* Exercise prompt: Print exactly the part opening with the line containing "parts = bpy.data.collections.new(COLLECTION_NAME)" and closing with the line containing "bpy.context.scene.collection.objects.link(empty)", with both of those lines included.
**********
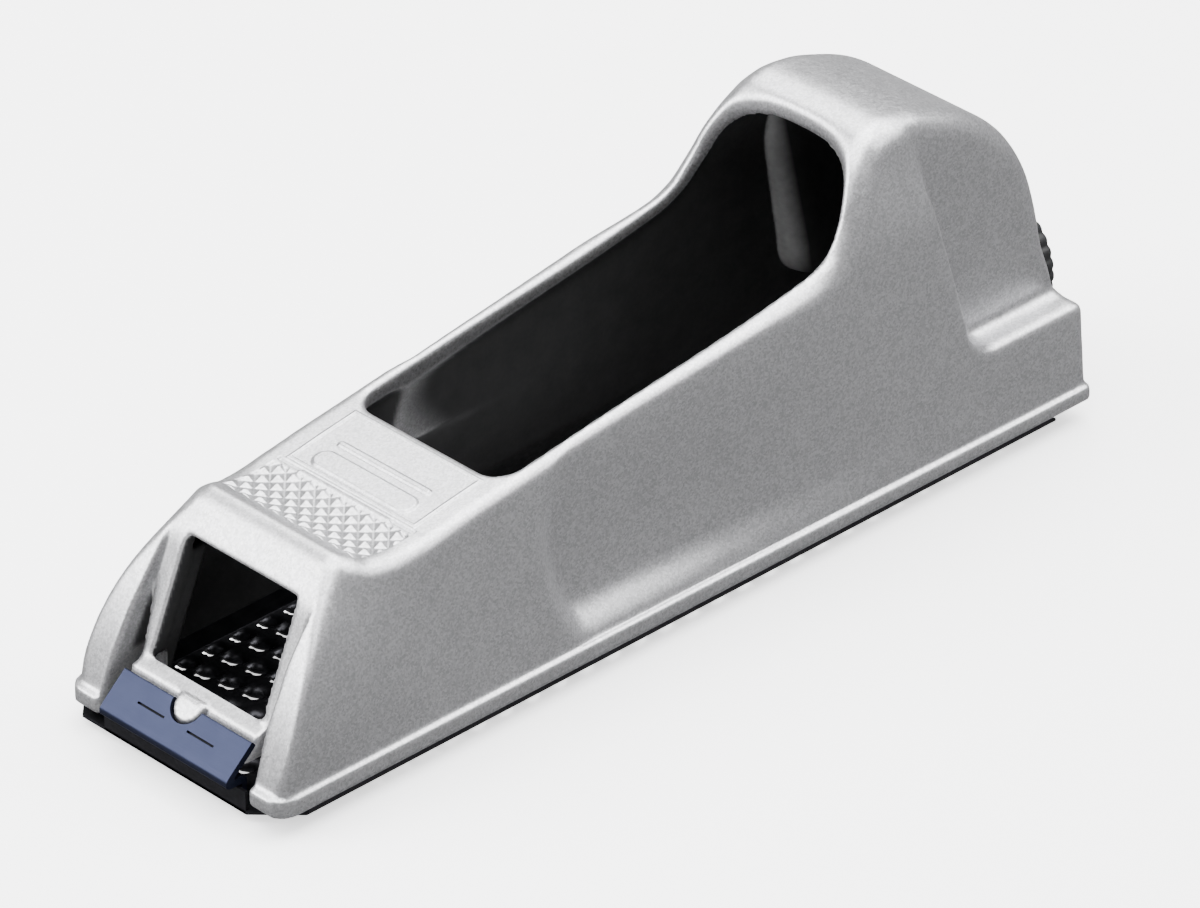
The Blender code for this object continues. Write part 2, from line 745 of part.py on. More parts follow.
def tension_knob():
    sides = KNOB_FLUTES * 4
    deep, shallow = KNOB_FLUTE_DEPTH, KNOB_FLUTE_DEPTH * 0.3
    rings = [
        round_ring(KNOB_FRONT, KNOB_RADIUS - 1.3, sides, KNOB_FLUTES, shallow),
        round_ring(KNOB_FRONT + 0.7, KNOB_RADIUS, sides, KNOB_FLUTES, deep),
        round_ring(KNOB_REAR - 1.0, KNOB_RADIUS, sides, KNOB_FLUTES, deep),
        round_ring(KNOB_REAR, KNOB_RADIUS - 1.6, sides, KNOB_FLUTES, shallow),
    ]
    knob = loft("tension_knob", rings, parts)
    hex_seat = HEX_START - GAP
    bore = loft(
        "knob_bore",
        [round_ring(s, SCREW_RADIUS + GAP, 24) for s in (KNOB_FRONT - 1, hex_seat)]
        + [round_ring(s, HEX_RADIUS + GAP * 1.3, 24, hexagon=True) for s in (hex_seat, KNOB_REAR + 1)],
        cutters,
    )
    boolean(knob, bore)
    return on_screw_axis(knob)


def ring_piece(name, s0, s1, inner, outer, open_angle):
    """Flat ring on the screw's axis; open_angle leaves a mouth for an E-clip."""
    if open_angle == 0:
        ring = loft(name, [round_ring(s, outer, 24) for s in (s0, s1)], parts)
        boolean(ring, loft("hole", [round_ring(s, inner, 24) for s in (s0 - 1, s1 + 1)], cutters))
        return on_screw_axis(ring)
    centre = (0.0, SCREW_Z)
    outline = arc(centre, outer, open_angle / 2 - 90, 270 - open_angle / 2, 20)
    outline += arc(centre, inner, 270 - open_angle / 2, open_angle / 2 - 90, 20)
    return on_screw_axis(loft(name, [[at(s, y, z) for y, z in outline] for s in (s0, s1)], parts))


def square_nut():
    nut_rear = HOOK_FRONT - GAP
    z0, z1 = SCREW_Z - NUT_HALF, SCREW_Z + NUT_HALF
    nut = box("square_nut", nut_rear - NUT_THICKNESS, nut_rear, -NUT_HALF, NUT_HALF, z0, z1, parts)
    bevel(nut, 0.3, 1)
    boolean(nut, screw_axis_cutter("nut_hole", 140.0, 156.0, SCREW_RADIUS + GAP))
    return nut


def heel_hook():
    """Plate that pulls the blade's heel lip back; two ears keep the nut from turning."""
    rear = HOOK_FRONT + HOOK_SHEET
    half = HOOK_HALF_WIDTH
    hook = box("heel_hook", HOOK_FRONT, rear, -half, half, -0.8, HOOK_TOP, parts)
    ear = NUT_HALF + GAP
    for side in (-1, 1):
        nut_front = HOOK_FRONT - NUT_THICKNESS
        lug = box(
            "ear", nut_front, HOOK_FRONT + 0.7, side * ear, side * (ear + 1.2), SCREW_Z - 3.0,
            SCREW_Z + 3.0, cutters,
        )
        boolean(hook, lug, "UNION")
    boolean(hook, screw_axis_cutter("hook_hole", 140.0, 156.0, SCREW_RADIUS + GAP))
    return hook


def build():
    aluminium = material("painted_casting", (0.62, 0.62, 0.63), 0.85, 0.42)
    body = body_casting()
    paint(body, aluminium)
    paint(blade(), material("black_oxide_steel", (0.02, 0.02, 0.022), 0.8, 0.4))
    paint(toe_clip(), material("blue_steel", (0.17, 0.20, 0.30), 0.7, 0.35))
    zinc = material("zinc_plated_steel", (0.55, 0.56, 0.58), 1.0, 0.35)
    for made in (heel_hook(), square_nut(), tension_screw()):
        paint(made, zinc)
    washer = (WASHER_SEAT + GAP, KNOB_FRONT - GAP)
    paint(ring_piece("knob_washer", *washer, SCREW_RADIUS + GAP, WASHER_RADIUS, 0), zinc)
    paint(ring_piece("retaining_ring", 155.0, 155.8, 2.3, 4.8, 70), zinc)
    paint(tension_knob(), material("black_plastic", (0.015, 0.015, 0.016), 0.0, 0.38))


for old in list(bpy.data.objects):
    bpy.data.objects.remove(old)
parts = bpy.data.collections.new(COLLECTION_NAME)
cutters = bpy.data.collections.new("cutters")
for made in (parts, cutters):
    bpy.context.scene.collection.children.link(made)
build()
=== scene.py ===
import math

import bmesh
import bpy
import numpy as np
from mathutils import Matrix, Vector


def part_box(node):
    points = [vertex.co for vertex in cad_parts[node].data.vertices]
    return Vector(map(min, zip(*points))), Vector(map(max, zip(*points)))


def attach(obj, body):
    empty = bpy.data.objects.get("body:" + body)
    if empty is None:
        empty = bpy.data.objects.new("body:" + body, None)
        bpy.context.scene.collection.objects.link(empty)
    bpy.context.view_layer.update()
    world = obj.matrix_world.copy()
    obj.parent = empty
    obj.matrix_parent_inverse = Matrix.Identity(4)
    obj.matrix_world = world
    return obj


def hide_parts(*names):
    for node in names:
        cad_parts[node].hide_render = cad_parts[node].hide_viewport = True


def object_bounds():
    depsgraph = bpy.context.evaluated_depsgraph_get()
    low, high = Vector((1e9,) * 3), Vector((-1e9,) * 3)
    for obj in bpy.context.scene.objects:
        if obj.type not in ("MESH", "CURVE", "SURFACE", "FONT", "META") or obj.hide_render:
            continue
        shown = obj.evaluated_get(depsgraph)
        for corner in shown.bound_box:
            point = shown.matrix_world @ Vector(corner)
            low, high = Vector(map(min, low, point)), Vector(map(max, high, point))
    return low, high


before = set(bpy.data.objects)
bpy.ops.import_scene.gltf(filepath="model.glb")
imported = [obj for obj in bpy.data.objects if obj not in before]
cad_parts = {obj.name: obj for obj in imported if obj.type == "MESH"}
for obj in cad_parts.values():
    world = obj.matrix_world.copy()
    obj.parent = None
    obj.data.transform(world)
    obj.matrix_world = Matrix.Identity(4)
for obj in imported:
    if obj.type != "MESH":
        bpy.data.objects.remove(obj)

# The looks of the perforated-rasp block plane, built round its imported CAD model.
#
# Lengths are millimetres until a mesh is made. A station s is the distance back from the toe of the
# casting, y the distance from the centre plane, and z the height above the casting's lower edge.
# The casting is one field of distances, negative inside the metal, that is turned into a mesh.

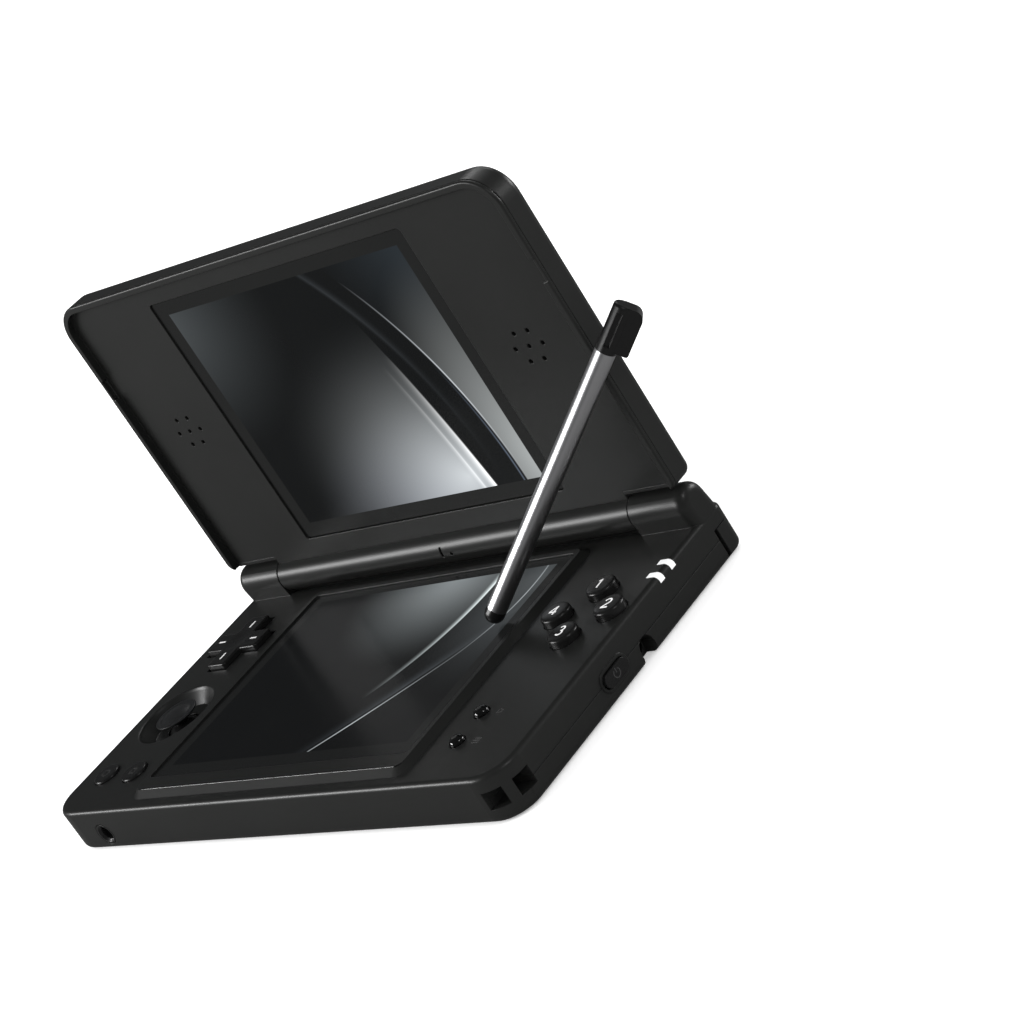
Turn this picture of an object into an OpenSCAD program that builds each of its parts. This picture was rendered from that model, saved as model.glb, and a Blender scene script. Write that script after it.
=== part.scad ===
// Clamshell handheld game console with two displays and a loose stylus.
// Origin: centre of the flat underside. +X is the player's right, +Y points
// towards the hinge, +Z is up. The lid stands open, square to the base.

/* [Base] */
// Width of base and lid
body_w = 161; // [159:0.5:175]
// Depth of the base, front to back
body_d = 94.4; // [94:0.2:100]
// Height of the deck above the underside
base_h = 12; // [11.9:0.1:13]
// Height of the parting line between the two case halves
split_z = 5.4; // [5.3:0.1:5.8]
// Radius of the front corners of base and lid in plan
corner_r = 8.5; // [7:0.5:9.5]
// Radius of the base's rear corners in plan
back_corner_r = 3; // [2.5:0.1:4]
// Rounding of the deck's outer edge
deck_edge_r = 1.3; // [0.6:0.1:1.4]
// Rounding of the underside's outer edge
sole_edge_r = 2; // [1:0.1:2.5]
// Rounding of each half at the parting line
seam_r = 0.25; // [0.15:0.05:0.4]
// Thickness of the side walls
wall = 1.4; // [1.2:0.1:1.6]
// Thickness of the bottom wall
floor_t = 1.4; // [1.2:0.1:1.5]
// Thickness of the deck
deck_t = 1.5; // [1.3:0.1:1.6]

/* [Hinge] */
// Height of the hinge axis above the deck
hinge_rise = 4.2; // [4.1:0.1:4.4]
// Distance from the hinge axis to the back of the base
hinge_back = 6.6; // [6.5:0.1:7]
// Radius of the two base knuckles
knuckle_r = 4.6; // [4.5:0.1:4.7]
// Width of each knuckle
knuckle_w = 17; // [15:0.5:18]
// Distance of a knuckle's outer end from the side of the base
knuckle_inset = 0.05; // [0.05:0.05:0.4]
// Rounding of a knuckle's outer end
knuckle_edge_r = 2.5; // [1.6:0.1:2.6]
// Lean of a knuckle's front flank, in degrees
knuckle_front_lean = 8; // [6:0.5:10]
// Lean of a knuckle's back flank, in degrees
knuckle_back_lean = 11; // [8:0.5:11]
// Radius of the lid barrel
barrel_r = 4.5; // [4.4:0.1:4.6]
// Gap between barrel end and knuckle
barrel_end_gap = 0.3; // [0.2:0.05:0.6]
// Gap between the barrel and its trough in the deck
trough_gap = 0.5; // [0.4:0.05:0.6]
// Radius of the hinge pins
pin_r = 1.9; // [1.5:0.1:2.2]
// Length of a hinge pin inside the barrel
pin_in_barrel = 9; // [6:0.5:12]
// Length of a hinge pin inside the knuckle
pin_in_knuckle = 12; // [8:0.5:14]
// Radial running clearance of the pins
pin_gap = 0.05; // [0.02:0.01:0.1]

/* [Lid] */
// Thickness of the lid, rim to outer face
lid_t = 8; // [7.6:0.1:8.2]
// Gap between deck and rim when shut
lid_gap = 0.7; // [0.6:0.05:0.9]
// How far the lid passes the front of the base when shut
lid_over = 0.3; // [0:0.1:0.8]
// Depth of the inner panel below the rim
rim_h = 2; // [1.9:0.1:2.2]
// Width of the rim
rim_w = 1.7; // [1.4:0.1:2]
// Distance from the hinge axis to the lid's lower edge
lid_root = 5.5; // [5.4:0.1:6.2]
// Radius of the lid's corners beside the hinge
root_corner_r = 2.4; // [2.3:0.1:3]
// Wall of the lid covers
lid_wall = 1.3; // [1.1:0.1:1.4]
// Thickness of the inner panel
panel_t = 1.9; // [1.8:0.1:2]
// Distance of the lid's seam behind the rim's face
lid_seam = 1; // [0.9:0.1:1.3]
// Thickness of the outer cover's wall beside the front frame
lid_lip = 0.9; // [0.8:0.05:1]
// Rounding of the lid's outer edge
lid_edge_r = 2.2; // [1:0.1:2.6]
// Rounding of the rim's edge
rim_edge_r = 0.5; // [0.3:0.1:0.7]
// Distance from the hinge axis to the side notches
notch_from_hinge = 63.8; // [60:0.5:70]
// Length of a side notch
notch_l = 5.8; // [4:0.2:7]
// Depth of a side notch
notch_t = 1.2; // [0.6:0.1:1.4]
// Thickness of the rim left outside a side notch
notch_skin = 0.8; // [0.6:0.1:1]
// Depth of the step over that skin
notch_step = 0.2; // [0.1:0.05:0.4]

/* [Displays] */
// Width of each picture area
display_w = 85.2; // [84:0.1:86]
// Height of each picture area
display_h = 63.9; // [63:0.1:64.5]
// Frame of a display module around its picture area
module_edge = 1.4; // [1:0.1:1.8]
// Thickness of the cover glasses
glass_t = 0.9; // [0.8:0.05:0.95]
// Depth of each glass below the surface around it
glass_drop = 0.5; // [0.4:0.05:0.5]
// Groove around each glass
glass_gap = 0.25; // [0.15:0.05:0.35]
// Hinge axis to the lower edge of the upper picture
upper_from_hinge = 13.9; // [13.5:0.1:14.5]
// Upper glass margin beside the picture
upper_side = 3.9; // [3.5:0.1:4.4]
// Upper glass margin above the picture
upper_top = 3.6; // [3.2:0.1:4]
// Upper glass margin below the picture
upper_bottom = 4; // [3.6:0.1:4.4]
// Hinge axis to the rear edge of the lower picture
lower_from_hinge = 11.6; // [11.3:0.1:12]
// Lower glass margin beside the picture
lower_side = 3.9; // [3.5:0.1:4.2]
// Lower glass margin in front of the picture
lower_front = 2.6; // [2.3:0.1:3]
// Lower glass margin behind the picture
lower_rear = 2.4; // [2:0.1:2.6]
// Height of the screen platform above the deck
platform_h = 1.5; // [1.3:0.05:1.6]
// Width of the platform's flat border at the sides
platform_side = 1.3; // [1:0.1:1.6]
// Width of the platform's flat border at the front
platform_front = 4.4; // [4:0.1:4.8]
// Width of the platform's flat border at the rear
platform_rear = 1.6; // [1.2:0.1:1.8]
// Width of the platform's sloping flank
flank_w = 1.9; // [1.4:0.1:2.2]
// Corner radius of the platform's top
platform_corner_r = 2; // [1:0.1:3]
// Thickness of the tray under the lower display
tray_t = 0.6; // [0.5:0.05:0.7]
// Tray overlap under the deck
tray_lap = 1.5; // [1:0.1:2]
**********
* Task answer:
parts = bpy.data.collections.new(COLLECTION_NAME)
cutters = bpy.data.collections.new("cutters")
for made in (parts, cutters):
    bpy.context.scene.collection.children.link(made)
build()
=== scene.py ===
import math

import bmesh
import bpy
import numpy as np
from mathutils import Matrix, Vector


def part_box(node):
    points = [vertex.co for vertex in cad_parts[node].data.vertices]
    return Vector(map(min, zip(*points))), Vector(map(max, zip(*points)))


def attach(obj, body):
    empty = bpy.data.objects.get("body:" + body)
    if empty is None:
        empty = bpy.data.objects.new("body:" + body, None)
        bpy.context.scene.collection.objects.link(empty)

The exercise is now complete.